Podczas środowej sesji uwaga inwestorów koncentruje się wokół odczytów indeksu PMI. W nocy napłynęły dane z Chin zgodnie z którymi oficjalny indeks aktywności w przemyśle ustabilizował się w maju na poziomie 50,1 pkt. wobec oczekiwanego spadku na poziomie 50 pkt. Dane prywatnej firmy Caixin nie były już tak optymistyczne, gdyż wskazywały iż indeks PMI dla przemysłu spadł w maju do 49,2 pkt. z 49,4 pkt. w kwietniu. Z kolei oficjalny indeks PMI dla usług wskazywał na spadek aktywności w tym sektorze. Najnowsze dane wskazują, że sytuacja w sektorze przemysłowym zaczyna się stabilizować, co może sprzyjać osiągnieciu przez Chiny planowanego w tym roku wzrostu gospodarczego. Z kolei japoński
indeks PMI dla przemysłu wzrósł w maju do 47,7 pkt. z 47,6 pkt. utrzymując się w dalszym ciągu poniżej bariery 50 pkt. Najprawdopodobniej sytuacja ekonomiczna w Kraju Kwitnącej Wiśni będzie wymagała kolejnych działań stymulacyjnych ze strony Banku Japonii. Premier Shinzo Abe ponadto podczas swojego wystąpienia w parlamencie stwierdził, że mógłby opóźnić wprowadzenie wzrostu podatku od sprzedaży aż do 2019 roku w celu podtrzymania popytu konsumpcyjnego.

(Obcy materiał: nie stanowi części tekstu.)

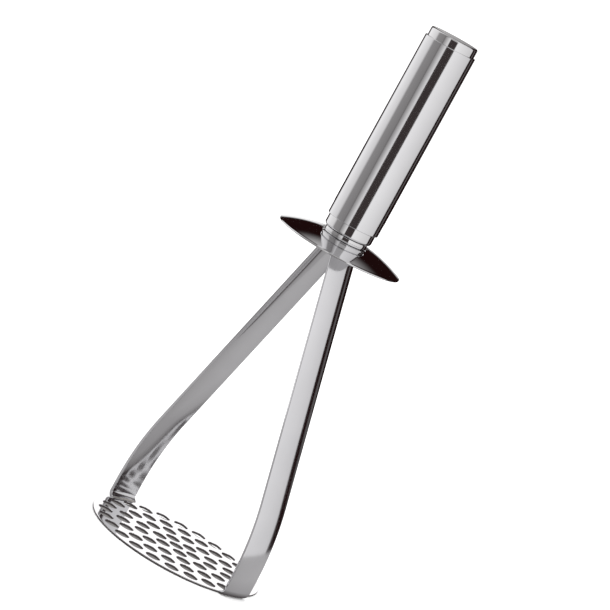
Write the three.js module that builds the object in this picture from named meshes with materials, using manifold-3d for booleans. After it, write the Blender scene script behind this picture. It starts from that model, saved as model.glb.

Waluta europejska pozostaje dzisiaj mocniejsza w szczególności względem dolara i funta. Dane odnośnie wskaźników PMI dla przemysłu były mieszane. Jeśli chodzi o indeks PMI dla przemysłu Niemiec, to wskaźnik ten wzrósł ostatecznie w maju do 52,1 pkt. z 51,8 pkt. w kwietniu wobec konsensusu rynkowego na poziomie 52,4 pkt. Z kolei w całej strefie euro wskaźnik aktywności w sektorze przemysłowym według finalnych danych spadł w maju do 51,5 pkt. z 51,7 pkt. zgodnie z oczekiwaniami rynku. Po wczorajszych słabszych danych odnośnie indeksu Chicago PMI oraz wskaźnika zaufana amerykańskich konsumentów CB inwestorzy z wielką uwagą będą wyczekiwali na dzisiejszy odczyt indeksu PMI i ISM dla przemysłu w USA. Ekonomiści spodziewają się słabszego wskazania za maj nie wykluczając nawet spadku wskaźnika ISM poniżej 50 pkt., co z pewnością niekorzystnie odbiłoby się na notowaniach dolara. Indeks dolarowy w dalszym ciągu ma problemy z pokonaniem bariery w postaci 200-okresowej średniej EMA w skali dziennej, która wyznacza obecnie opór w rejonie 95,90 pkt. Wieczorem zostanie opublikowany raport nt. kondycji gospodarki amerykańskiej tzw. Beżowa Księga Fed.
Funtowi istotnie ciążą wczorajsze wyniki sondażu w Wielkiej Brytanii wskazujące na przewagę zwolenników ‘wyjścia’ z Unii Europejskiej. Wczorajsza wyprzedaż przyczyniła się do spadku GBPUSD poniżej 200-okresowej średniej EMA w skali D1. Po publikacji dobrych danych odnośnie indeksu PMI dla brytyjskiego przemysłu notowania tej pary oscylują w rejonie 1,4460, gdzie zbiega się 50- i 100-okresowa średnia EMA w skali dziennej. Przełamanie tych okolic otworzy drogę w okolice 1,4415, gdzie przebiega geometryczny poziom w postaci 78,6% zniesienia Fibo całości ostatniego impulsu wzrostowego z okolic 1,4331. W przypadku odreagowania wczorajszych spadków para może kierować się ponownie w okolice 1,4550.
Na eurodolarze widać próbę wygenerowania korekty wzrostowej po silnych spadkach w maju. Od początku tego tygodnia euro zyskało na wartości względem dolara i aktualnie notowania tej pary zbliżają się w okolice 200-okresowej średniej EMA w skali dziennej, która wyznacza barierę dla strony popytowej na tej parze na poziomie 1,1173. W dalszym ciągu zarówno w skali D1, jak i H4 notowania utrzymują się poniżej dolnego ograniczenia chmury ichiomoku, co powinno ograniczać skalę korekty. Minimum z 30.V. wyznacza najbliższe wsparcie na poziomie 1,1097.